I asked for some Snowy Grouper throats from a recent trip deep dropping aboard the "Nothin Matters".

Fried a couple up today and they were "Outstanding".

They are a little hard to figure out, Where is the bone? They are a little tougher meat than a grouper fillet. But it really is like tearing chicken off the bone

It'll take a few tries to figure out the bone structure as you eat, but there is MORE meat than you'd ever think and it's a more textured meat. STILL excellent.

The fins seem to be be too rigid and large to be palatable though. I LOVE to nibble on mullet fins and tails, but big grouper fins are too thick. I'd cut them out next time . They can punture bags you freeze them in.

Jim

PS, I also asked for the cheeks on the bigguns... cook them like a scallop (slightly rare) and they are GREAT for a breakfast.


----------



## SaltAddict (Jan 6, 2010)

There is a membrane on the inside of the throat cut.
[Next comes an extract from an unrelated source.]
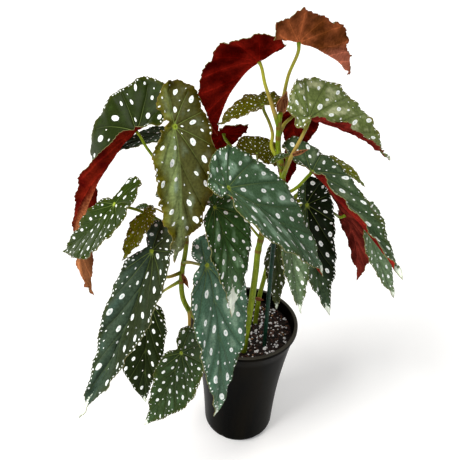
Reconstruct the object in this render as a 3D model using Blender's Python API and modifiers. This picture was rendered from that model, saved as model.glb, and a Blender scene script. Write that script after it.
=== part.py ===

Skin that membrane off and the tenderness will shine through.


----------



## jim t (Sep 30, 2007)

As a target, I think they used a point with a fish on it side, at about at the aft point of the gill plate, to a point just behind the pectoral fin on both sides on the fish carcass.

Then they would lay that cut over flat and split it along the belly.

The bigger the fish, the bigger the cut.

Works on Snapper too.

These fish were probably 15# and there's a meal's worth of fish in each half throat.

Again, I'd probably cut the pectoral fin out when I was butchering the fish, except for presentation, and definitely if I was gonna freeze it.

Jim


----------



## Snap (Nov 28, 2007)

I use a pair of wire cutters to snip bone at the mid gill plate, at the tip of throat where it meets the jaw and snip fins off. Makes quick work of the task. My families favorite with any fish large enough to make it worth while.


----------



## MrFish (Aug 21, 2009)

Take the throat out and lay it down with the skin facing down. Cut it in half between the pectoral fins. Bread them up and fry them. Use the fin just like a chicken leg. I love snapper, grouper, redfish throats.


----------



## naclh2oDave (Apr 8, 2008)

I have never fried them but I heard that there is a restaurant around that does fry them. Still don't know which that is. I like to smoke mine. I lay them out scale side down, having removed the throat membrane spray it with a little olive oil mist and then coat in my favorite spice mixes, I prefer a hot one like blackened seafood magic. I usually do 2 or more different throats, trigger, snapper, gag, red, scamp, whatever is availalable each with a different flavor. Then I smoke them at about 3oo for 30-45 minutes. I'll serve at a get together where alot of people are standing around in the kitchen, give each a fork and just let people pick at it as we shoot the breeze and doing shots.


----------



## naclh2oDave (Apr 8, 2008)

This typically how my snappers get cleaned. I'll do the same with the ribs on the bigger fish. Here also is a couple pompano with the backbone and throats seasoned and done on a gas grill.


----------



## Kingfish514 (Jan 21, 2009)

naclh2oDave said:


> I have never fried them but I heard that there is a restaurant around that does fry them. Still don't know which that is. I like to smoke mine. I lay them out scale side down, having removed the throat membrane spray it with a little olive oil mist and then coat in my favorite spice mixes, I prefer a hot one like blackened seafood magic. I usually do 2 or more different throats, trigger, snapper, gag, red, scamp, whatever is availalable each with a different flavor. Then I smoke them at about 3oo for 30-45 minutes. I'll serve at a get together where alot of people are standing around in the kitchen, give each a fork and just let people pick at it as we shoot the breeze and doing shots.


 Im pretty sure Chets on Navy serves Grouper throats


----------



## clunan1 (Mar 27, 2010)

naclh2oDave said:


> I have never fried them but I heard that there is a restaurant around that does fry them. Still don't know which that is. I like to smoke mine. I lay them out scale side down, having removed the throat membrane spray it with a little olive oil mist and then coat in my favorite spice mixes, I prefer a hot one like blackened seafood magic. I usually do 2 or more different throats, trigger, snapper, gag, red, scamp, whatever is availalable each with a different flavor. Then I smoke them at about 3oo for 30-45 minutes. I'll serve at a get together where alot of people are standing around in the kitchen, give each a fork and just let people pick at it as we shoot the breeze and doing shots.


Captian's Table in PC serves grouper throats.


----------



## JoeZ (Sep 30, 2007)

Trigger throats will do you well, too.


----------